Measurement-Informed Methane Emission Inventories Must Account for the Impact of Repair Interventions

Accurate methane emissions estimation from the oil and gas sector has become a cornerstone of regulatory actions and voluntary initiatives. Methane emissions in the oil and gas sector follow a heavy-tailed distribution, where underestimating the frequency of short-duration large emitters leads to inaccurate emission inventories. However, even high-frequency surveys may miss short-lived, high-rate emission events. Furthermore, operator-led surveys are routinely followed by repairs of addressable emissions, affecting inventory estimates and introducing uncertainty in measurement-informed inventories (MII).

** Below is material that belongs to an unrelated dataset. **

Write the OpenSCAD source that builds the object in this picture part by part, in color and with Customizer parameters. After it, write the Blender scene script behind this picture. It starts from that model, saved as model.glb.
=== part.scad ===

In this study, we developed a stochastic uncertainty estimation model to quantify uncertainties in MII resulting from variation in emitter duration, survey frequency, sample size, technology characteristics, and the effect of repair interventions. We find that quantification accuracy is mainly driven by survey frequency, while precision is driven by sample size. Thus, there exists an optimal combination of survey frequency and sample size that balances operational costs with developing accurate MII. For applications that require an unbiased estimate of emissions to conduct reconciliation (e.g., OGMP 2.0), a higher survey frequency is preferable to larger sample sizes. We conclude with key recommendations for planning measurement campaigns to comply with requirements in regulatory programs and voluntary initiatives.